SAN FRANCISCO -- Lon Simmons, a Hall of Fame broadcaster whose career spanned five decades calling San Francisco Giants, Oakland Athletics and 49ers games, died Sunday. He was 91.

The Giants announced that Simmons died peacefully, saying, "The Giants family and Bay Area sports community lost a true gentleman."

Simmons was one of the original voices of the Giants when they moved West in 1958, and he covered Hall of Famers Willie Mays and Willie McCovey, Juan Marichal, Gaylord Perry and Orlando Cepeda.

"Like many fans, my earliest Giants memories were listening to Lon and Russ on my transistor radio," Giants president and CEO Larry Baer said. "Hearing his broadcasts ignited my and thousands of others' passion for Giants baseball. He will be deeply missed by all of us."

Simmons called Oakland's victory in the earthquake-interrupted 1989 Bay Bridge World Series, with that booming voice, announcing, "The A's have won the World Series in a sweep!"

Over three stints with the Giants, Simmons considered one of his greatest thrills getting to call Mays' 600th home run.
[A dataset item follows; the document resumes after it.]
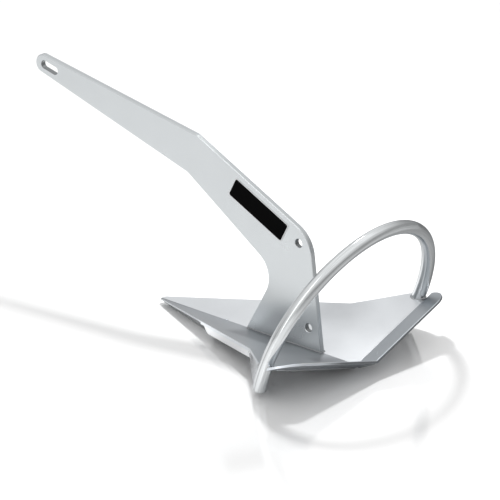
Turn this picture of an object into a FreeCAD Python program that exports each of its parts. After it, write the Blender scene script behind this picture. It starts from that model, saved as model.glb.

His signature phrase on the long ball became, "Tell it goodbye!"

"If they had a Nobel Prize for baseball, Willie would have won it," Simmons said during Mays' 80th birthday festivities in May 2011.

He also announced many of home run king Barry Bonds' drives during his pursuit.
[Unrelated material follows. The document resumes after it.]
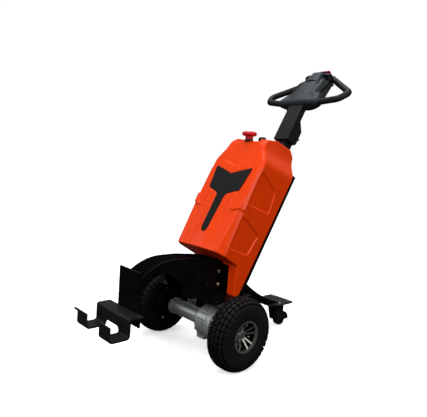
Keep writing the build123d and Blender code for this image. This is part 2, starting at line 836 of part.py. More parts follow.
for place, side in (("near", 1), ("far", -1)):
    save(tyre_part(side), f"tyre_{place}")
    save(rim_part(side), f"rim_{place}")
    shaft_in = bracket_in_x + 1
    shaft_out = side_x + rim_width / 2 - hub_face_inset - 4
    with BuildPart() as shaft:
        with BuildSketch(Plane.YZ.offset(side * shaft_in)):
            with Locations((0, axle_z)):
                Circle(shaft_r)
        extrude(amount=side * (shaft_out - shaft_in))
    save(shaft.part, f"wheel_shaft_{place}")

# Rear arm: two cheeks with a hollowed upper edge and the web below them
arm_top = leaned(arm_high_u, back_rear_n)
arm_low = leaned(back_foot_u, back_rear_n)
arm_web_high = leaned(back_foot_u + arm_sheet, back_rear_n)
arm_web_rear = (caster_plate_front_y + 8, caster_plate_z)
with BuildPart() as rear_arm:
    for x_from in (-arm_half, arm_half - arm_sheet):
        with BuildSketch(Plane.YZ.offset(x_from)):
            with BuildLine():
                ThreePointArc(arm_top, (arm_mid_y, arm_mid_z), (arm_rear_y, caster_plate_z + 4))
                Polyline((arm_rear_y, caster_plate_z + 4), (arm_rear_y, caster_plate_z), arm_web_rear, arm_low, arm_top)
            make_face()
        extrude(amount=arm_sheet)
    with BuildSketch(Plane.YZ.offset(-arm_half)):
        with BuildLine():
            Polyline(arm_low, arm_web_rear, (arm_web_rear[0] + 10, caster_plate_z), arm_web_high, arm_low)
        make_face()
    extrude(amount=2 * arm_half)
save(rear_arm.part, "rear_arm")

with BuildPart() as caster_deck:
    with BuildSketch(Plane.XY.offset(swivel_top_z)):
        right = [
            (caster_plate_front_half, caster_plate_front_y), (caster_plate_half, caster_plate_knee_y),
            (caster_plate_half, caster_plate_rear_y),
        ]
        outline = Polygon(*right, *[(-x, y) for x, y in reversed(right)], align=None)
        fillet(outline.vertices(), caster_plate_round)
    extrude(amount=caster_plate_t)
save(caster_deck.part, "caster_deck")

# Caster: fixed top plate with its pin, then the swivelling housing and its wheel
with BuildPart() as caster_top:
    with BuildSketch(Plane.XY.offset(race_top_z)):
        with Locations((0, swivel_y)):
            RectangleRounded(2 * swivel_plate_half, 1.5 * swivel_plate_half, 6)
    extrude(amount=swivel_plate_t)
    with BuildSketch(Plane.XY.offset(race_top_z - swivel_race_t)):
        with Locations((0, swivel_y)):
            Circle(swivel_pin_r)
    extrude(amount=swivel_race_t)
save(caster_top.part, "caster_top")

cheek_x = caster_wheel_w / 2 + caster_cheek_gap
hood_half = cheek_x + caster_cheek
housing_top_z = race_top_z - swivel_gap
crown_low_z = housing_top_z - caster_crown_t
hood_r = caster_wheel_r + caster_hood_gap + caster_hood_t
with BuildPart() as caster_housing:
    # A hood of one thickness over the wheel, cut off below, hung from the swivel's crown
    with BuildSketch(Plane.YZ.offset(-hood_half)):
        with Locations((caster_wheel_y, caster_wheel_r)):
            Circle(hood_r)
        Polygon(
            (swivel_y - swivel_race_r + 3, crown_low_z), (caster_wheel_y, crown_low_z),
            (caster_wheel_y, caster_wheel_r), (caster_wheel_y - hood_r, caster_wheel_r), align=None,
        )
        with Locations((caster_wheel_y, caster_wheel_r - hood_r)):
            Rectangle(4 * hood_r, 2 * hood_r, mode=Mode.SUBTRACT)
        with Locations((caster_wheel_y, crown_low_z + hood_r)):
            Rectangle(4 * hood_r, 2 * hood_r, mode=Mode.SUBTRACT)
    extrude(amount=2 * hood_half)
    with BuildSketch(Plane.YZ.offset(-cheek_x)):
        with Locations((caster_wheel_y, caster_wheel_r)):
            Circle(hood_r - caster_hood_t)
    extrude(amount=2 * cheek_x, mode=Mode.SUBTRACT)
    for x_from in (-hood_half, cheek_x):
        with BuildSketch(Plane.YZ.offset(x_from)):
            with Locations((caster_wheel_y, caster_wheel_r)):
                Circle(2 * caster_cheek)
        extrude(amount=caster_cheek)
    with BuildSketch(Plane.XY.offset(crown_low_z)):
        with Locations((0, swivel_y)):
            Circle(swivel_race_r)
            Circle(swivel_pin_r + caster_axle_clear, mode=Mode.SUBTRACT)
    extrude(amount=caster_crown_t)
    with BuildSketch(Plane.YZ.offset(-hood_half)):
        with Locations((caster_wheel_y, caster_wheel_r)):
            Circle(caster_axle_r)
    extrude(amount=2 * hood_half)
save(caster_housing.part, "caster_housing")

caster_rows = [
    # section of the caster wheel: distance from its middle plane, radius
    (caster_wheel_w / 2, caster_axle_r + caster_axle_clear),
    (caster_wheel_w / 2, caster_wheel_r - caster_wheel_edge),
    (caster_wheel_w / 2 - caster_wheel_edge / 3, caster_wheel_r - caster_wheel_edge / 3),
    (caster_wheel_w / 2 - caster_wheel_edge, caster_wheel_r),
]
with BuildPart() as caster_wheel:
    with BuildSketch(Plane.XZ):
        Polygon(*caster_rows, *[(-x, radius) for x, radius in reversed(caster_rows)], align=None)
    revolve(axis=Axis.X)
save(caster_wheel.part.moved(Location((0, caster_wheel_y, caster_wheel_r))), "caster_wheel")

# Mast: a square tube bolted to the back plate, its end rounded about the tiller's pivot
with BuildPart() as mast_tube:
    with BuildSketch(Plane.YZ.offset(-mast_half)):
        with BuildLine():
            low_front = leaned(mast_low_u, mast_front_n)
            high_front_u = pivot_u + sqrt(mast_head_r**2 - (mast_front_n - pivot_n) ** 2)
            high_rear_u = pivot_u + sqrt(mast_head_r**2 - (mast_rear_n - pivot_n) ** 2)
            arc_mid = (pivot_u + mast_head_r * cos(radians(40)), pivot_n + mast_head_r * sin(radians(40)))
            Line(leaned(mast_low_u, mast_rear_n), low_front)
            Line(low_front, leaned(high_front_u, mast_front_n))
            ThreePointArc(
                leaned(high_front_u, mast_front_n), leaned(*arc_mid), leaned(high_rear_u, mast_rear_n)
            )
            Line(leaned(high_rear_u, mast_rear_n), leaned(mast_low_u, mast_rear_n))
        make_face()
        with Locations(leaned(pivot_u, pivot_n)):
            Circle(pivot_r + shaft_clear, mode=Mode.SUBTRACT)
    extrude(amount=2 * mast_half)
save(mast_tube.part, "mast_tube")

# Tiller yoke: a channel open to the rear below, a closed tube above
with BuildPart() as tiller_yoke:
    with BuildSketch(Plane.YZ.offset(-yoke_half)):
        with BuildLine():
            Polyline(
                leaned(yoke_low_u, yoke_front_n), leaned(yoke_high_u, yoke_front_n),
                leaned(yoke_high_u, yoke_neck_n), leaned(yoke_neck_u, yoke_neck_n),
                leaned(yoke_step_u, yoke_rear_n), leaned(yoke_low_u + 14, yoke_rear_n),
                leaned(yoke_low_u, yoke_rear_n + 14), leaned(yoke_low_u, yoke_front_n),
            )
        make_face()
    extrude(amount=2 * yoke_half)
    with BuildSketch(Plane.YZ.offset(yoke_sheet - yoke_half)):
        with BuildLine():
            Polyline(
                leaned(yoke_low_u - 20, yoke_front_n - yoke_sheet), leaned(yoke_neck_u, yoke_front_n - yoke_sheet),
                leaned(yoke_neck_u, yoke_neck_n), leaned(yoke_step_u, yoke_rear_n - 30),
                leaned(yoke_low_u - 20, yoke_rear_n - 30), leaned(yoke_low_u - 20, yoke_front_n - yoke_sheet),
            )
        make_face()
    extrude(amount=2 * (yoke_half - yoke_sheet), mode=Mode.SUBTRACT)
save(tiller_yoke.part, "tiller_yoke")

with BuildPart() as pivot_bolt:
    with BuildSketch(Plane.YZ.offset(yoke_sheet - yoke_half)):
        with Locations(leaned(pivot_u, pivot_n)):
            Circle(pivot_r)
    extrude(amount=2 * (yoke_half - yoke_sheet))
save(pivot_bolt.part, "pivot_bolt")

# Handle loop: one bent tube, front bar under the head, rear bars meeting the head's end
loop_corners = [
    # x, distance along the tilt
    (-loop_rear_x, loop_rear_s), (-loop_corner_x, loop_corner_s), (-loop_knee_x, loop_knee_s), (-loop_front_x, 0),
    (loop_front_x, 0), (loop_knee_x, loop_knee_s), (loop_corner_x, loop_corner_s), (loop_rear_x, loop_rear_s),
]
loop_plane = Plane(origin=head_foot, x_dir=x_axis, z_dir=x_axis.cross(tilt_along))
with BuildPart() as handle_loop:
    with BuildLine(loop_plane) as loop_path:
        FilletPolyline(*loop_corners, radius=loop_corner_round)
    loop_wire = loop_path.wires()[0]
    with BuildSketch(Plane(origin=loop_wire @ 0, z_dir=loop_wire % 0)):
        Circle(loop_r)
    sweep(path=loop_wire)
save(handle_loop.part, "handle_loop")

# Tiller head: a moulded body lofted along the tilt, low and wide in front, high and narrow behind
head_rows = [
    # distance along the tilt, then half width and height of the bottom, the side and the top
    (-20, 60, -34, 102, -4, 94, 8),
    (0, 84, -36, 108, 0, 100, 17),
    (40, 82, -44, 94, 8, 72, 32),
    (90, 64, -48, 76, 18, 54, 46),
    (150, 50, -40, 56, 22, 40, 56),
    (215, 38, -34, 44, 16, 32, 54),
    (head_end_s, 30, -26, 36, 6, 25, 34),
]
with BuildPart() as tiller_head:
    for s, low_half, low, side_half, mid, top_half, high in head_rows:
        with BuildSketch(head_plane(s)):
            half = [(low_half, -low), (side_half, -mid), (top_half, -high)]
            Polygon(*half, *[(-x, y) for x, y in reversed(half)], align=None)
    loft(ruled=True)
    add(handle_loop.part, mode=Mode.SUBTRACT)
    add(tiller_yoke.part, mode=Mode.SUBTRACT)
save(tiller_head.part, "tiller_head")

# Thumb paddles on the head's sides, and the red switch around its end
paddle_outline = [
    # distance along the tilt, height
    (150, 42), (160, 54), (198, 48), (212, 32), (208, 14), (160, 16),
]
for name, x_from in (("thumb_paddle_near", paddle_in_x), ("thumb_paddle_far", -paddle_out_x)):
    with BuildPart() as paddle:
        with BuildSketch(head_side(x_from)) as outline:
            Polygon(*paddle_outline, align=None)
            fillet(outline.vertices(), 4)
        extrude(amount=paddle_out_x - paddle_in_x)
        add(tiller_head.part, mode=Mode.SUBTRACT)
    save(paddle.part, name)

switch_outline = [
    # distance along the tilt, height
    (244, 42), (250, 40), (257, 14), (256, -8), (switch_low_s, switch_low_n), (244, switch_low_n),
]
with BuildPart() as belly_switch:
    with BuildSketch(head_side(-switch_half)):
        Polygon(*switch_outline, align=None)
    extrude(amount=2 * switch_half)
    add(tiller_head.part, mode=Mode.SUBTRACT)
save(belly_switch.part, "belly_switch")
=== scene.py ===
import math

import bpy
import numpy as np
from mathutils import Matrix, Vector


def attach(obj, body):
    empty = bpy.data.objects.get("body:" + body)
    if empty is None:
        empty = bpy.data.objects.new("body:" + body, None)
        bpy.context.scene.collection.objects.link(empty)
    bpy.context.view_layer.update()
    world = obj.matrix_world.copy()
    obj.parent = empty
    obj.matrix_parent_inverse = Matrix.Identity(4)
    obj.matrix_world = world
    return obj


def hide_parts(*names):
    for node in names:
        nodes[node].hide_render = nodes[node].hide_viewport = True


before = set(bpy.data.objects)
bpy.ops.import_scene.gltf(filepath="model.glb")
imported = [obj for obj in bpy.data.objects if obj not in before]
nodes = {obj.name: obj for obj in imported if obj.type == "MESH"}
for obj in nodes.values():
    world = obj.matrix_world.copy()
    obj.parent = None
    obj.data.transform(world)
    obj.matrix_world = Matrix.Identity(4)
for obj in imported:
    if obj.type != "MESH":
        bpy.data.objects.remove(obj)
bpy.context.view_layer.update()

# Camera: place in metres, its right and back axes, focal length in pixels for a picture this wide
PHOTO_W = 427
CAMERA_AT = Vector((1.3176, -1.32589, 0.7413))
CAMERA_RIGHT = Vector((0.6732, 0.7357, 0.0740))
CAMERA_BACK = Vector((0.7291, -0.6772, 0.0994))
FOCAL_PX = 457.4

# The solids' own Y runs this far ahead of the frame's, in millimetres
MIDDLE_Y = 147.292
LEAN_S, LEAN_C = 0.5, math.cos(math.radians(30))
FOOT_Y, FOOT_Z = 111.0, 225.0
AXLE_Z = 135.0


def make_camera():
    data = bpy.data.cameras.new("camera")
    data.sensor_fit = "HORIZONTAL"
    data.sensor_width = 36.0
    data.lens = FOCAL_PX / PHOTO_W * 36.0
    data.clip_start = 0.05
    data.clip_end = 50.0
    camera = bpy.data.objects.new("camera", data)
    bpy.context.scene.collection.objects.link(camera)
    back = CAMERA_BACK.normalized()
    right = (CAMERA_RIGHT - back * CAMERA_RIGHT.dot(back)).normalized()
    up = back.cross(right)
    turn = Matrix((right, up, back)).transposed().to_4x4()
    camera.matrix_world = Matrix.Translation(CAMERA_AT) @ turn
    bpy.context.scene.camera = camera
    return camera


# Materials
def node(tree, kind, **values):
    made = tree.nodes.new(kind)
    for name, value in values.items():
        setattr(made, name, value)
    return made


def blank(name):
    material = bpy.data.materials.new(name)
    material.use_nodes = True
    tree = material.node_tree
    return material, tree, tree.nodes["Principled BSDF"]


def place_noise(tree, scale, detail=3.0, rough=0.5):
    # Noise laid out in the object's own metres
    coord = node(tree, "ShaderNodeTexCoord")
    noise = node(tree, "ShaderNodeTexNoise")
    noise.inputs["Scale"].default_value = scale
    noise.inputs["Detail"].default_value = detail
    noise.inputs["Roughness"].default_value = rough
    tree.links.new(coord.outputs["Object"], noise.inputs["Vector"])
    return noise


def ramp(tree, source, stops):
    # stops: position, colour or grey
    made = node(tree, "ShaderNodeValToRGB")
    band = made.color_ramp
    while len(band.elements) < len(stops):
        band.elements.new(0.5)
    for element, (place, colour) in zip(band.elements, stops):
        element.position = place
        element.color = (*colour, 1) if isinstance(colour, tuple) else (colour, colour, colour, 1)
    tree.links.new(source, made.inputs["Fac"])
    return made


# Colour patches, smudges in the gloss, and spots of dust and painted top light, per metre
PATCHES, SMUDGES, DUST_AND_TOP_LIGHT_SPOTS = 14.0, 42.0, 25.0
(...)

But Simmons, who was honored with the Ford C. Frick Award by the Hall of Fame in 2004, also had a famous call on Hall of Fame quarterback Steve Young's epic, back-and-forth, game-winning scramble for 49 yards against the Minnesota Vikings on Oct. 30, 1988, that still lives in the memories of Bay Area sports fans.

"Young, back to throw, in trouble, he's going to be sacked. No, gets away, he runs, gets away again, goes to the 40, gets away again, to the 35, cuts back at the 30, to the 20, the 15, the 10. He dives. Touchdown, 49ers!"
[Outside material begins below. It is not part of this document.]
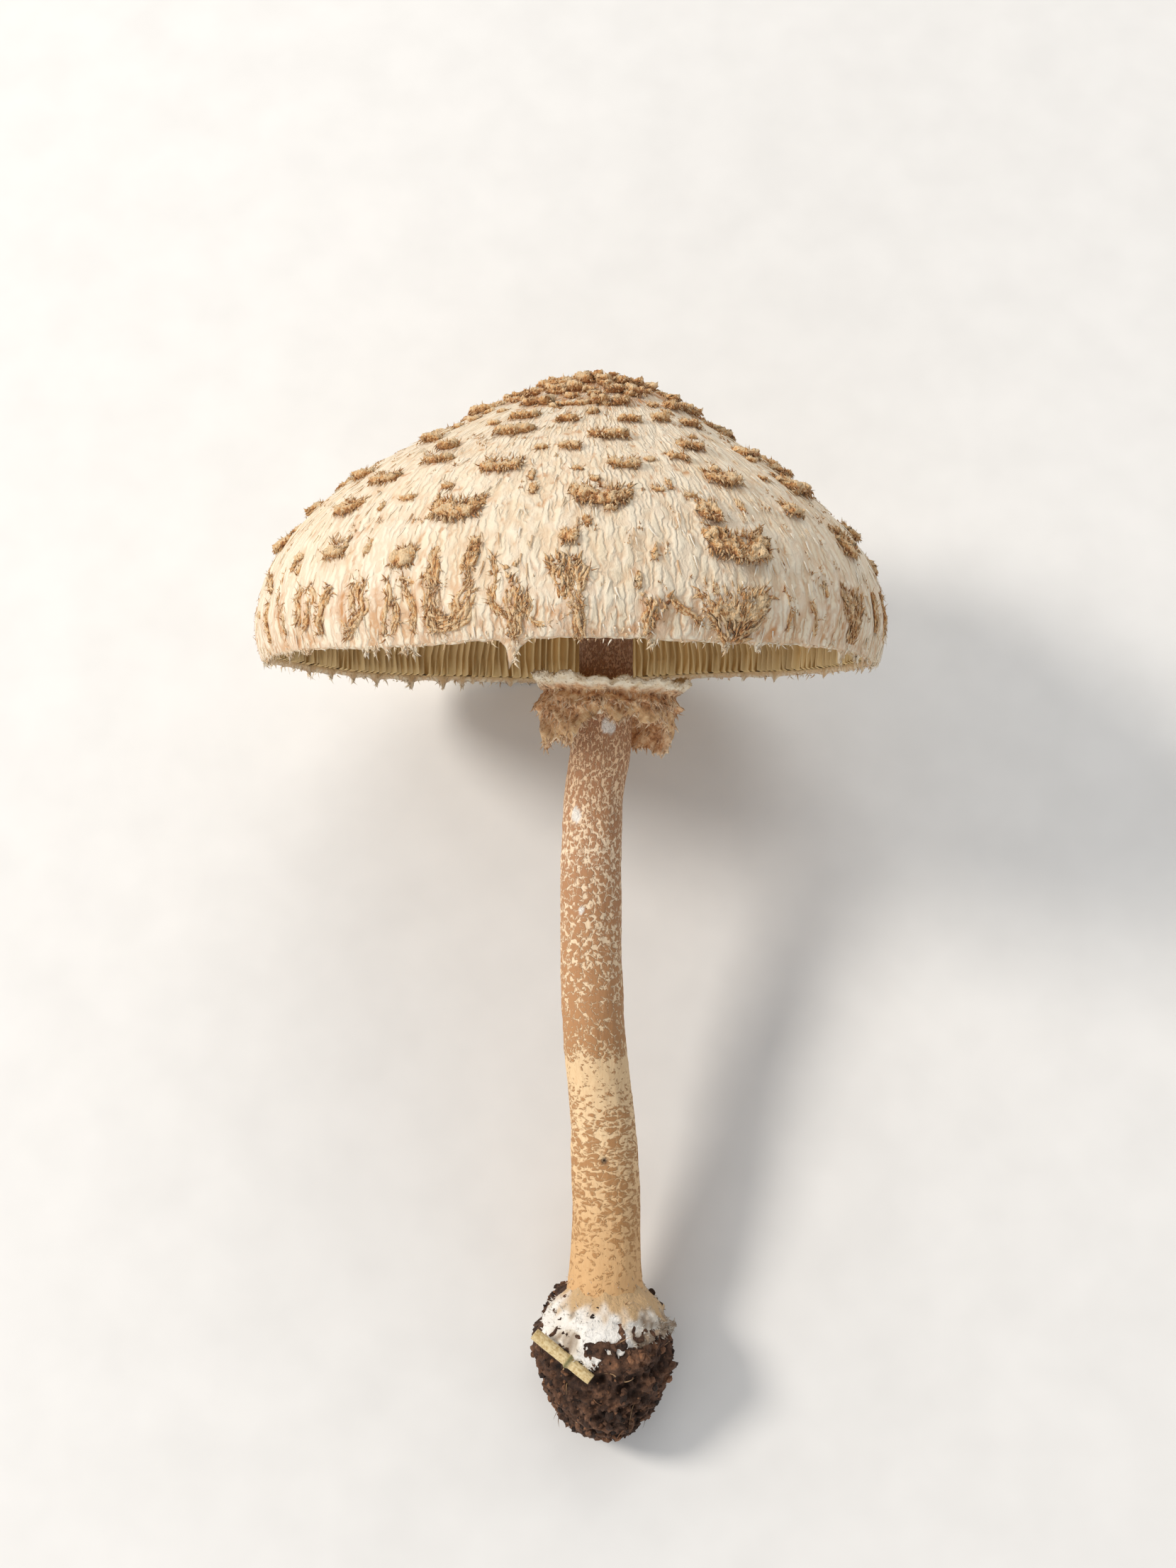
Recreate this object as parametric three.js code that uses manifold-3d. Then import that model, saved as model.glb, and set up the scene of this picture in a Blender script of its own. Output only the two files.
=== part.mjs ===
// A parasol mushroom as picked, with the ball of soil still on its foot, lying on a table.
//
// The mushroom is drawn standing up, with +Z along its stem and the side that is looked at facing -Y.
// Azimuth 0 is that side, and a positive azimuth goes round to its right, towards +X. The group at the
// end of the file tips the whole thing backwards until the rim of the cap and the ball of soil touch
// the table, which is the plane Z = 0 of the finished part. Lengths are millimetres.

import * as THREE from "three";
import { mergeVertices } from "three/addons/utils/BufferGeometryUtils.js";
import Module from "manifold-3d";

const wasm = await Module();
wasm.setup();

// The cap: radius and height of its bare skin, from the boss in the middle to the rim.
const CAP_SKIN = [
  [0, 247.3],
  [8, 246.2],
  [16, 243],
  [24.5, 238.6],
  [33, 233.8],
  [41.5, 228.8],
  [50, 223.3],
  [58, 217],
  [65, 209.8],
  [70.2, 201.8],
  [73, 193],
  [73.3, 186.5],
  [71.9, 181],
];
const CAP_LEAN = 6.3; // how far the rim lies to the left of the stem
const CAP_BOSS_X = 0.4;
const CAP_COLUMNS = 48;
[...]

Ahead of the Niners' final season at Candlestick Park in 2013, Simmons reflected on the run-down stadium where he did most of his work. Simmons often took shots at himself, and that humor became part of his charm, along with his baritone voice and personable nature.

"I felt that Candlestick and I were soul mates. We were both big and ugly, we were both windy, and they could never figure out how to get rid of either one of us," Simmons said. "As John Brodie used to say about Candlestick, he said, 'We have the advantage when we play at home. I have the advantage because I've played in the wind and things, and I know what the ball's going to do.' The guys come in to play one game a year and the winds and stuff killed them because it really did affect the ball throwing it."

Simmons -- who spent much of his time in the radio booth alongside Russ Hodges -- dealt with cancer more than once in recent years. He requested not to have a memorial service, the Giants said. He attended selected games last season and still worked as a community ambassador for the Giants after retiring in 2002.

"I'm grateful for the support of the Bay Area fans," Simmons said upon being selected the winner of the Ford C. Frick Award. "The fans are more important to me than anything else because those are the people I tried to please the 40 years."